Another troubling trend is Kulakulasuriya’s apparent willingness to outsource criticism. Certain contributors are encouraged to publish glowing accounts of NPP popularity while subtly inserting doubts and insinuations. The result is a dual-track narrative: public neutrality, private scepticism.

This strategy—criticise without owning the critique—may protect reputations, but it damages journalistic integrity.

It raises a simple question: if you believe something is wrong, why not say it openly and defend it with evidence?

Journalism or Personal Projection?

Over time, a pattern emerges. Kulakulasuriya often writes as though he alone understands Sri Lankan politics, as though decades of activists, economists, trade unionists, and policy experts are somehow less informed than him.
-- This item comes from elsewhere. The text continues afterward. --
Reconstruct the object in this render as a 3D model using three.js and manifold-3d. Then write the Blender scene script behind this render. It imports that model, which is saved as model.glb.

When his analyses fail, they are reframed as “experiments” or “provocations.” When his predictions collapse, they are dismissed as “misunderstood satire.”

This is not accountability. It is evasion.

True journalism stands by its claims. It corrects mistakes publicly. It learns from error. It does not hide behind irony.

Ignoring Economic Realities

Perhaps most striking is the disconnect between Kulakulasuriya’s pessimism and Sri Lanka’s evolving economic indicators.

Despite immense structural challenges, the NPP government’s crisis management has been acknowledged by institutions such as the International Monetary Fund and the Asian Development Bank. Foreign reserves have stabilised. Debt restructuring has advanced. Fiscal discipline has improved.

These developments do not mean perfection. But they deserve serious analysis, not casual dismissal.

To ignore such data is to replace journalism with narrative-building.

The Missing Voice of the Poor

Most troubling, however, is what rarely appears in Kulakulasuriya’s writing: the voices of ordinary Sri Lankans.

The plantation worker hoping for better schools.
The garment worker struggling with inflation.